The UI tests would run either on push to GitHub (web hook) or through a console command (which would replace the "run on AWS"). It would be also useful to look into Docker Machine as it's exactly what "run on AWS" is about, so maybe it can be used with minimum effort.
On top of being fast (both for CI and "locally" if we use the remote run feature), Docker would also guarantee exactly the same environment between CI and locally, thus easier debugging (and much faster debugging too).
It would also simplify running UI tests as one could either run them with Docker (need to install Docker) or through the remote command (the replacement for "run on AWS").
Also having a staging deployment for each branch would be doable more easily thanks to Docker (that's something I mentioned would be very useful to validate new features, or review UI changes).
To conclude, I'm just leaving this here to present the results and explain the idea. Feel free to reuse it or not. I'm not arguing for anything, I'm just documenting.
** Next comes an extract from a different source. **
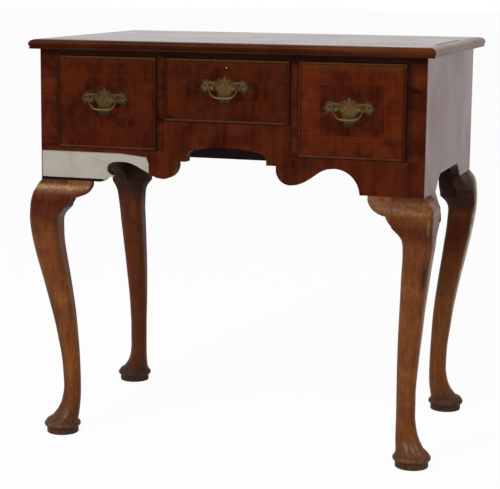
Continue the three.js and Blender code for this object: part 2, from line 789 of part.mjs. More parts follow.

@diosmosis do you see a problem with splitting UI tests into two parts like this: https://github.com/piwik/piwik/compare/8222?expand=1#diff-354f30a63fb0907d4ad57269548329e3R33
Not sure re possible side effects for plugins etc
FYI: I only disabled comparison of travis-yml https://github.com/piwik/piwik/compare/8222?expand=1#diff-354f30a63fb0907d4ad57269548329e3L93 for test purposes to keep things simple.
One job running all UI test usually takes between 35 and 45 minutes I think.
Running 2 test suites running about 50% of the tests each took about
136 tests (15min) including setup 17minutes and
168 tests (22min) including setup 24minutes. We could balance it a bit better to actually spend about the same amount of time in each job. UI tests should then take about 20 minutes. We could even split it into 3 UI test groups and run
UIIntegrationTestSuite in a separate job.
It's not perfect solution but looks like easy to do and would help right now.
I don't think it's necessary to split the build for plugins, just for core. So you don't need to edit the travis scripts to add the job for plugins, just add the command line options to the test system, and change the matrix in the core .travis.yml file.